Je terminerai par quelques questions précises. La première – que je vous ai déjà posée – porte sur les moyens de l'administration. Pouvez-vous également nous en dire plus sur la capacité de la justice administrative à assumer, en lieu et place de la justice judiciaire, sa nouvelle mission en matière de gestion des procédures collectives ?

Ma deuxième question porte sur la généralisation de la couverture complémentaire santé. Comment l'articuler avec l'objectif qu'a fixé le Président de la République à Nice – offrir cette généralisation à tous les Français, notamment les 4 millions de salariés actuellement non couverts ?

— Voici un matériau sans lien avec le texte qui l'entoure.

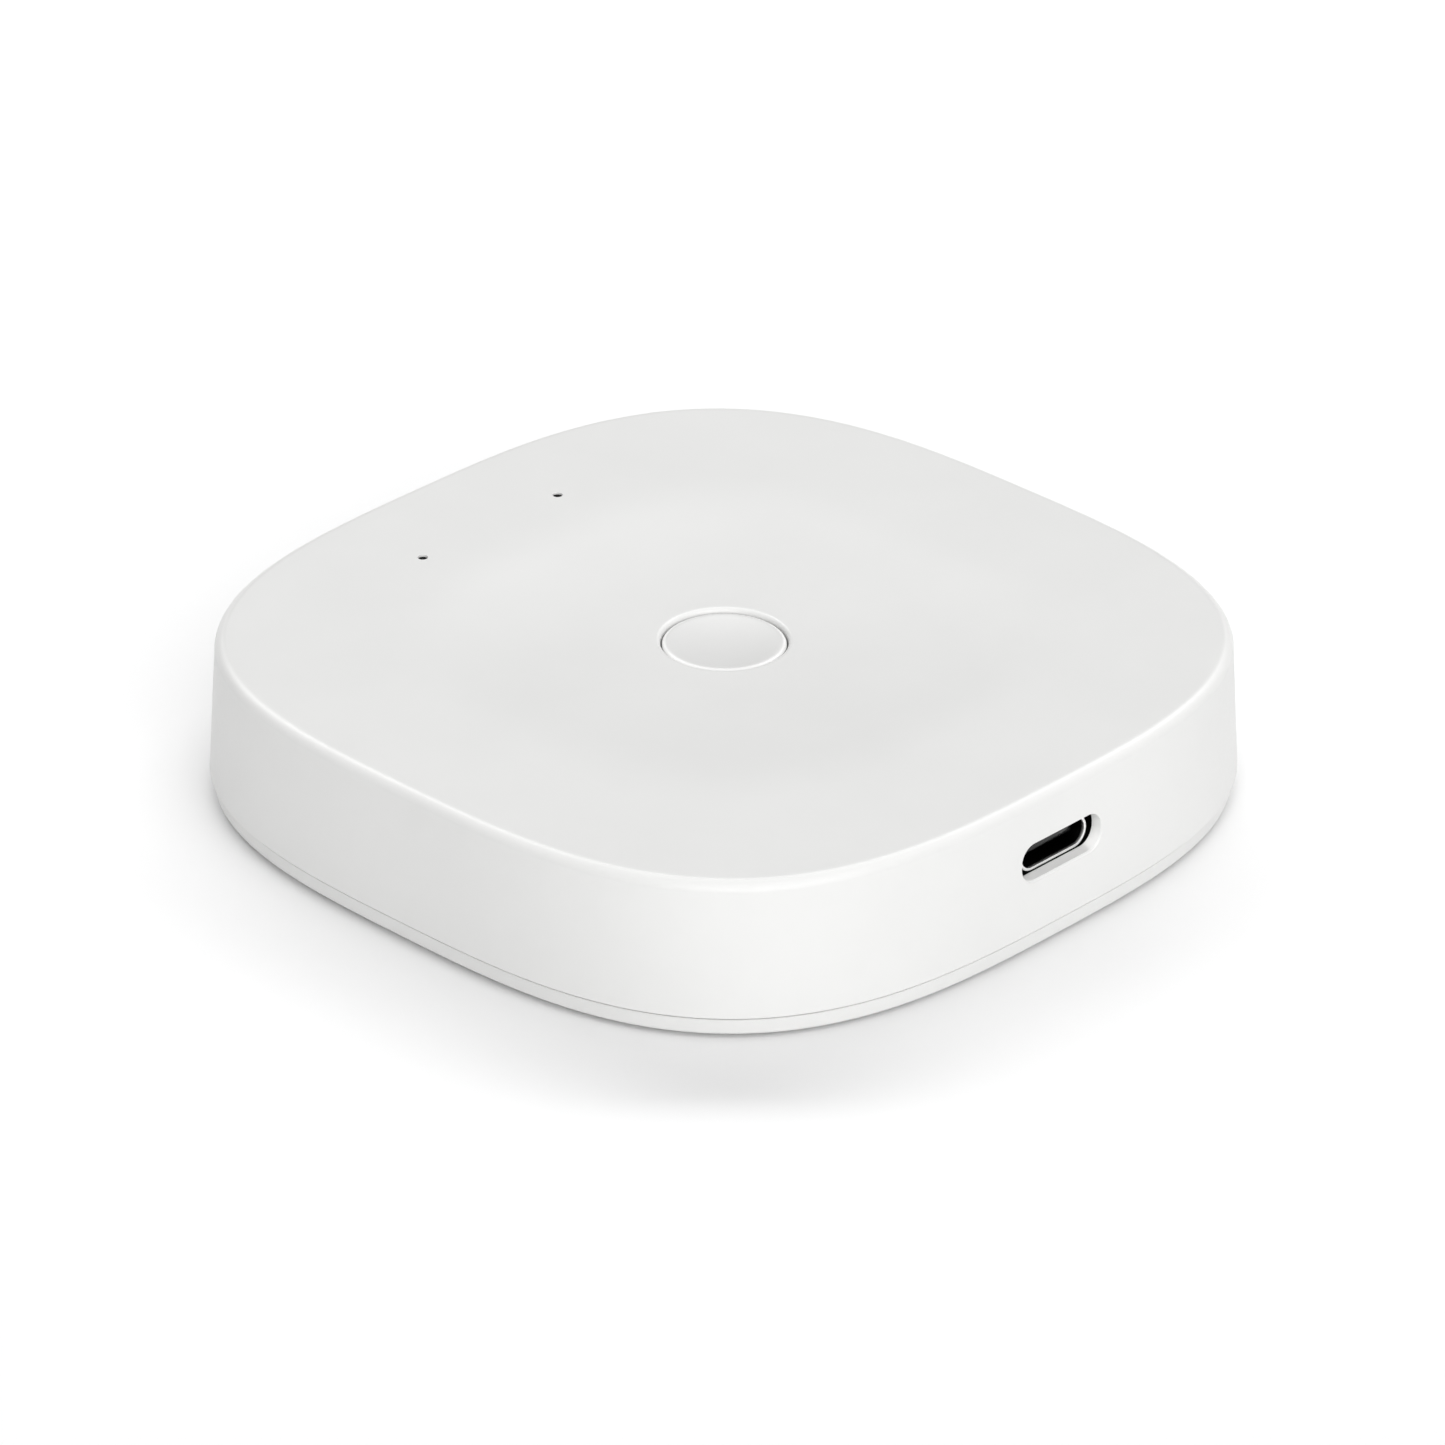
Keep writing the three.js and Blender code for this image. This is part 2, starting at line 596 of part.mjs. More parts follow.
// The insulator closes the back of the shell and carries the contact tongue on a thicker root.
function receptacleTongue() {
  const blockWidth = CAVITY_WIDTH - 2 * INSULATOR_CLEARANCE;
  const blockHeight = CAVITY_HEIGHT - 2 * INSULATOR_CLEARANCE;
  const front = RECEPTACLE_Y + SHELL_LENGTH - INSULATOR_LENGTH - 0.1;
  const tip = RECEPTACLE_Y + TONGUE_SETBACK;
  const length = front + SINK - tip;
  const block = runBack(stadium(blockWidth, blockHeight), INSULATOR_LENGTH, front, INLET_Z);
  const tongue = box(
    TONGUE_WIDTH, length, TONGUE_THICKNESS, 0, tip + length / 2, INLET_Z - TONGUE_THICKNESS / 2,
  );
  const rootHeight = 1.3;
  const root = box(TONGUE_WIDTH + 0.4, 1.6, rootHeight, 0, front - 0.3, INLET_Z - rootHeight / 2);
  return joined([block, tongue, root]);
}

part('usb_c_shell', receptacleShell(), steel);
part('usb_c_tongue', receptacleTongue(), blackPlastic);

// ---- Main board: the case outline with notches for the bosses, screw holes and slots for the legs ----
function mainBoard() {
  const plate = squircle([
    [0, BOARD_BOTTOM],
    [BOARD_HALF, BOARD_BOTTOM],
    [BOARD_HALF, BOARD_TOP],
    [0, BOARD_TOP],
  ]);
  const below = BOARD_BOTTOM - PAST;
  const above = BOARD_TOP + PAST;
  const notches = CORNERS.map(({ x, y }) => {
    const notchX = Math.sign(x) * BOARD_NOTCH.offset;
    const notchY = Math.sign(y) * BOARD_NOTCH.offset;
    return cylinder(BOARD_NOTCH.radius, below, above, ROUND_STEPS, notchX, notchY);
  });
  const holes = BOARD_SCREW_PLACES.map(
    ({ x, y }) => cylinder(BOARD_POST.hole, below, above, SMALL_STEPS, x, y),
  );
  const slotWidth = SHELL_LEG.thickness + 2 * SHELL_LEG.slotClearance;
  const slotDepth = SHELL_LEG.depth + 2 * SHELL_LEG.slotClearance;
  const slots = LEG_PLACES.map(({ x, y }) => box(slotWidth, slotDepth, above - below, x, y, below));
  return plate.subtract(joined([...notches, ...holes, ...slots]));
}

part('main_board', mainBoard(), boardBlack);

// ---- Indicator lights ----

// One smoke-tinted moulding: a bar held by two pins, and a tapered post over each light, its tip in the hole.
function lightGuide() {
  const barTop = CEILING - 0.6;
  const barBottom = barTop - 1.2;
  const postBottom = BOARD_TOP + 1.05;
  const tipTop = TOP - GUIDE_TIP_DEPTH;
  const outline = roundedRectangle(LIGHT_SPACING + 4, 4, 1.5);
  const bar = raised(outline, barTop - barBottom, 0, LIGHT_Y, barBottom, 2);
  const posts = LIGHT_XS.map((x) => turned([
    [0, postBottom],
    [1.2, postBottom],
    [1.5, barTop],
    [GUIDE_TIP_RADIUS, barTop],
    [GUIDE_TIP_RADIUS, tipTop],
    [0, tipTop],
  ], SMALL_STEPS, x, LIGHT_Y));
  const pinHoles = [-GUIDE_PIN_X, GUIDE_PIN_X].map(
    (x) => cylinder(GUIDE_PIN_RADIUS + 0.25, barBottom - PAST, barTop + PAST, SMALL_STEPS, x, LIGHT_Y),
  );
  return joined([bar, ...posts]).subtract(joined(pinHoles));
}

function statusLed(x) {
  return box(1.6, 0.8, 0.6, x, LIGHT_Y, BOARD_TOP);
}

part('light_guide', lightGuide(), smokedPlastic);
part('status_led_left', statusLed(LIGHT_XS[0]), ledWhite);
part('status_led_right', statusLed(LIGHT_XS[1]), ledWhite);

// ---- Radio modules: a small board with a chip under an open-bottomed sheet-metal can ----
const MODULE_BOARD_THICKNESS = 0.8;
const CAN_SHEET = 0.25;
const CAN_MARGIN = 0.8;

function radioModule(name, x, y, width, depth, canDepth, canHeight) {
  const boardTop = BOARD_TOP + MODULE_BOARD_THICKNESS;
  const canWidth = width - 2 * CAN_MARGIN;
  const canY = y - (depth - canDepth) / 2 + CAN_MARGIN;
  const insideWidth = canWidth - 2 * CAN_SHEET;
  const insideDepth = canDepth - 2 * CAN_SHEET;
  const outside = raised(roundedRectangle(canWidth, canDepth, 0.6), canHeight, x, canY, boardTop, 2);
  const inside = box(insideWidth, insideDepth, canHeight, x, canY, boardTop - CAN_SHEET);
  part(`${name}_module_board`, box(width, depth, MODULE_BOARD_THICKNESS, x, y, BOARD_TOP), boardBlack);
  part(`${name}_module_shield`, outside.subtract(inside), zincSteel);
  part(`${name}_radio_chip`, box(6, 6, 0.9, x, canY, boardTop), chipBlack);
}

radioModule('wifi', -25, 9, 16, 22, 17, 2.2);
radioModule('mesh', 25, 9, 15, 18, 14, 2);

// ---- Antennas: bent strips that stand on the board along its left and right edges ----
const ANTENNA = { x: 35.8, length: 18, height: 4, width: 3, sheet: 0.4, feed: 3.2 };

// Seen from the side the strip is a long arm on two legs, one at its end and one at the feed.
function antenna(x) {
  const { length, height, width, sheet, feed } = ANTENNA;
  const under = height - sheet;
  const side = new THREE.Shape([
    [0, 0], [sheet, 0], [sheet, under],
    [feed, under], [feed, 0], [feed + sheet, 0], [feed + sheet, under],
    [length, under], [length, height], [0, height],
  ].map(([along, up]) => new THREE.Vector2(along, up)));
  const strip = new THREE.ExtrudeGeometry(side, { depth: width, bevelEnabled: false });
  strip.rotateX(Math.PI / 2).rotateZ(Math.PI / 2);
  return solid(strip.translate(x - width / 2, -length / 2, BOARD_TOP));
}

part('wifi_antenna', antenna(-ANTENNA.x), aluminium);
part('mesh_antenna', antenna(ANTENNA.x), aluminium);

// ---- Chips and power supply ----
part('processor_chip', box(13, 13, 1.2, -15, -13, BOARD_TOP), chipBlack);
part('memory_chip', box(8, 11, 1, -28, -12, BOARD_TOP), chipBlack);
part('flash_chip', box(6, 5, 0.8, -12, -25, BOARD_TOP), chipBlack);
part('clock_crystal', box(3.2, 2.5, 0.8, -15, -2, BOARD_TOP), aluminium);
part('surge_protector', box(2.9, 1.6, 1.1, 5.5, -29.5, BOARD_TOP), chipBlack);
part('power_regulator', box(4, 4, 0.9, 13, -22, BOARD_TOP), chipBlack);
part('input_capacitor', box(3.2, 1.6, 1.6, 8, -25.5, BOARD_TOP), ceramicTan);
part('output_capacitor', box(3.2, 1.6, 1.6, 13, -17, BOARD_TOP), ceramicTan);
part('power_choke', raised(roundedRectangle(6.6, 6.6, 1.6), 3, 21, -20, BOARD_TOP, 2), chipBlack);

// A small can with a rolled groove near its foot.
function bulkCapacitor(x, y) {
  const radius = 3.15;
  const height = 4.4;
  const groove = BOARD_TOP + 1.3;
  const roll = 0.3;
  return turned([
    [0, BOARD_TOP],
    [radius, BOARD_TOP],
    [radius, groove - roll],
    [radius - roll, groove],
    [radius, groove + roll],
    [radius, BOARD_TOP + height - roll],
    [radius - roll, BOARD_TOP + height],
    [0, BOARD_TOP + height],
  ], ROUND_STEPS, x, y);
}

part('bulk_capacitor', bulkCapacitor(24, -8), aluminium);

export default hub;
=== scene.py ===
"""Looks of the smart home hub: fine case, button, inlet and feet, and every material, on a pale floor."""

import json
import math

import bmesh
import bpy
from mathutils import Matrix, Vector


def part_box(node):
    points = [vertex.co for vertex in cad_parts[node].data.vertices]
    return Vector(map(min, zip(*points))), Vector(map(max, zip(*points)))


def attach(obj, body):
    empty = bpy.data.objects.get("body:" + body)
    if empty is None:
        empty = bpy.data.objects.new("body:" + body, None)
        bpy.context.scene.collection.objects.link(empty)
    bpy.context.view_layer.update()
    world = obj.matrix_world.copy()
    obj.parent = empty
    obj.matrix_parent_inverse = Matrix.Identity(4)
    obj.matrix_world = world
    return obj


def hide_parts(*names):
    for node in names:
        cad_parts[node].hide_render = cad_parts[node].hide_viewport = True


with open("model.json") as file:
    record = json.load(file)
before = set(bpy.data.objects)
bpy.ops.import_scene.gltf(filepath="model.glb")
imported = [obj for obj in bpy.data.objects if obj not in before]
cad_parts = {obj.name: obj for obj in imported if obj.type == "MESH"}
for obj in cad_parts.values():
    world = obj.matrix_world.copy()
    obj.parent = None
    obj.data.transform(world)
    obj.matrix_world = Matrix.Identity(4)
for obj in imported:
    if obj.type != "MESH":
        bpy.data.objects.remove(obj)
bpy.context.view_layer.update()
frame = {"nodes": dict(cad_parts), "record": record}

MM = 0.001

# ---- Sizes that the frame gives ----
TOP_LOW, TOP_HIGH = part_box("top_shell")
BASE_LOW, BASE_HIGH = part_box("base_shell")
BUTTON_LOW, BUTTON_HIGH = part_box("button_cap")
SHELL_LOW, SHELL_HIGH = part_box("usb_c_shell")
TONGUE_LOW, TONGUE_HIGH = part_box("usb_c_tongue")
LABEL_LOW, LABEL_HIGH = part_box("rating_label")
BOARD_LOW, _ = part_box("main_board")
GUIDE_LOW, GUIDE_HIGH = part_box("light_guide")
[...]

S'agissant du compte personnel de formation, nous restons un peu sur notre faim. L'accord avait beaucoup progressé sur les conditions de son utilisation. Ce projet de loi aurait donc pu arrêter définitivement ses contours, la loi de décentralisation et la future loi sur la formation professionnelle traitant ensuite de la gouvernance et du financement. L'objectif d'un projet de loi d'ici à la fin de l'année, qui a été annoncé par le Président de la République, doit être tenu : il y va de la compétitivité de notre pays et de la sécurité des salariés face au risque du chômage.

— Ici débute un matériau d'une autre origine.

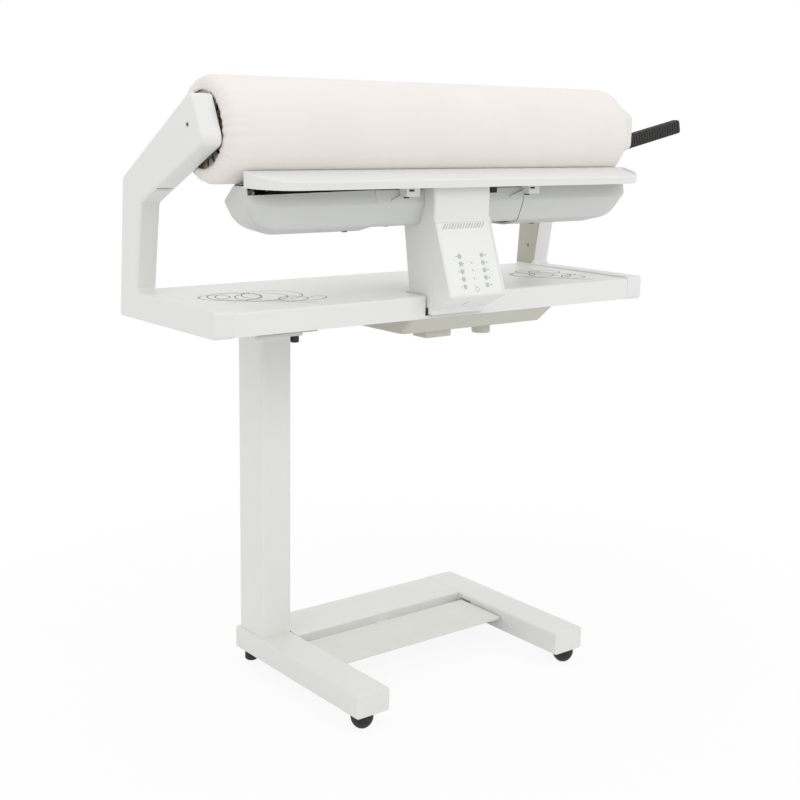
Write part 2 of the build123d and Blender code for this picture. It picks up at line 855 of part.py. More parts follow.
with BuildPart() as panel_housing:
    extrude(straight(Plane.YZ.offset(head_x - cover_half), wedge), amount=column_cover_width)
    fillet(panel_housing.edges().filter_by(Axis.X).sort_by(Axis.Y)[0], 5)
    extrude(wedge_inside(), amount=column_cover_width - 2 * panel_wall, mode=Mode.SUBTRACT)
    with BuildSketch(panel_plane.offset(-panel_wall - 1)):
        with Locations((0, panel_middle)):
            Rectangle(2 * panel_half - 6, panel_high - panel_low - 6)
    extrude(amount=panel_wall + 4, mode=Mode.SUBTRACT)
    with BuildSketch(panel_plane.offset(-panel_sheet - 0.8)):
        with Locations((0, panel_middle)):
            Rectangle(2 * panel_half + seat_gap, panel_high - panel_low + seat_gap)
    extrude(amount=panel_sheet + 4, mode=Mode.SUBTRACT)
    slab(
        (head_x - 6, head_x - 3.5),
        (panel_foot[0] + 18, column_front - 8),
        (chin[1] - 5, panel_foot[1] + 3),
        mode=Mode.SUBTRACT,
    )
panel_housing.part.label = "panel_housing"
export_step(panel_housing.part, "parts/panel_housing.step")

# Five keys in each of two rows on the panel.
key_rows = (-24.0, 26.0)
key_low = 19.0
key_places = [(x, key_low + key_pitch * step) for x in key_rows for step in range(5)]
panel_face = -0.8
with BuildPart() as control_panel:
    with BuildSketch(panel_plane.offset(panel_face)):
        with Locations((0, panel_middle)):
            Rectangle(2 * panel_half, panel_high - panel_low)
    extrude(amount=-panel_sheet)
    with BuildSketch(panel_plane.offset(panel_face)):
        with Locations(*key_places):
            Circle(key_radius + 0.2)
    extrude(amount=-panel_sheet, mode=Mode.SUBTRACT)
control_panel.part.label = "control_panel"
export_step(control_panel.part, "parts/control_panel.step")

for number, place in enumerate(key_places):
    with BuildPart() as key:
        with BuildSketch(panel_plane.offset(panel_face - panel_sheet - 0.1)):
            with Locations(place):
                Circle(key_radius + 1)
        extrude(amount=-1.2)
        with BuildSketch(panel_plane.offset(panel_face - panel_sheet - 0.2)):
            with Locations(place):
                Circle(key_radius)
        extrude(amount=panel_sheet + 1.4)
        fillet(key.edges().sort_by(Axis(panel_plane.origin, panel_plane.z_dir))[-1], 0.5)
    key_name = f"key_{number + 1}"
    key.part.label = key_name
    export_step(key.part, f"parts/{key_name}.step")

# Swing arm: boss, lever under the table, upright inside the column, beam behind the shoe.
upright_y = (-134.0, -104.0)
lever_top = table_height - 25
arm_half = 20.0
shoe_outer = roller_radius + shoe_clearance + shoe_thickness
shoe_x = (casing_left + shoe_inset_left, arm_right - shoe_inset_right)
front_rib_y = roller_y - 40
rear_rib_y = roller_y
rib_half = 7.0
front_rib_z = nip_z - 16
rear_rib_z = nip_z - 24
side_cover_straight = (
    (casing_left + shoe_cover_left + cover_end_length, head_x - centre_cover_half),
    (arm_right - shoe_cover_right - cover_end_length, head_x + centre_cover_half),
)
post_inset = 44.0
post_places = [shoe_x[0] + post_inset, head_x - 120, head_x + 120, shoe_x[1] - post_inset]
tab_places = [(end_x + centre_x) / 2 for end_x, centre_x in side_cover_straight]
beam_inset = 22.0
cover_floor = nip_z - 79
centre_floor = nip_z - 73
with BuildPart() as swing_arm:
    side = straight(
        Plane.YZ.offset(head_x - arm_half),
        [
            (upright_y[0], beam_z[1]),
            (upright_y[0], lever_top + 2),
            (upright_y[1] - 4, table_bottom + 1),
            (swing_y, swing_z - 12),
            (swing_y, swing_z + 12),
            (upright_y[1], lever_top),
            (upright_y[1], beam_z[0]),
            (beam_y[1], beam_z[0]),
            (beam_y[1], beam_z[1]),
        ],
    )
    extrude(side, amount=2 * arm_half)
    bar_x((bearing_plates[0][1] + 2, bearing_plates[1][0] - 2), swing_y, swing_z, 12)
    slab((shoe_x[0] + beam_inset, shoe_x[1] - beam_inset), beam_y, beam_z)
    follower_side = straight(
        Plane.YZ.offset(cam_x[0]),
        [
            (swing_y, swing_z - 8),
            (swing_y, swing_z + 8),
            (follower_y, cam_z - cam_radius),
            (follower_y, cam_z - cam_radius - 2 * follower_radius),
        ],
    )
    extrude(follower_side, amount=cam_thickness)
    bar_x(cam_x, follower_y, cam_z - cam_radius - follower_radius, follower_radius)
    for x in post_places:
        slab((x - 10, x + 10), (front_rib_y - rib_half, front_rib_y + rib_half), (beam_z[1], front_rib_z))
    for x in tab_places:
        slab(
            (x - 12, x + 12),
            (roller_y - 32, beam_y[1]),
            (cover_floor + cover_wall + seat_gap, beam_z[0]),
        )
    slab(
        (head_x - 10, head_x + 10),
        (column_front + cover_wall + seat_gap, upright_y[0]),
        (table_height + 10, table_height + 26),
    )
    bar_x(
        (bearing_plates[0][1], bearing_plates[1][0]),
        swing_y,
        swing_z,
        swing_shaft_radius + running / 2,
        mode=Mode.SUBTRACT,
    )
swing_arm.part.label = "swing_arm"
export_step(swing_arm.part, "parts/swing_arm.step")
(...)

Le texte comporte une réforme du chômage partiel – l'activité partielle – et un nouveau dispositif – les accords de maintien dans l'emploi, que j'ai qualifiés de forme de chômage partiel négocié. Sera-t-il possible de recourir aux aides de l'État en cas de signature d'un accord de maintien dans l'emploi ? Je vous pose cette question car si nous envisagions de préciser le texte sur ce point, notre amendement tomberait sous le coup de l'article 40.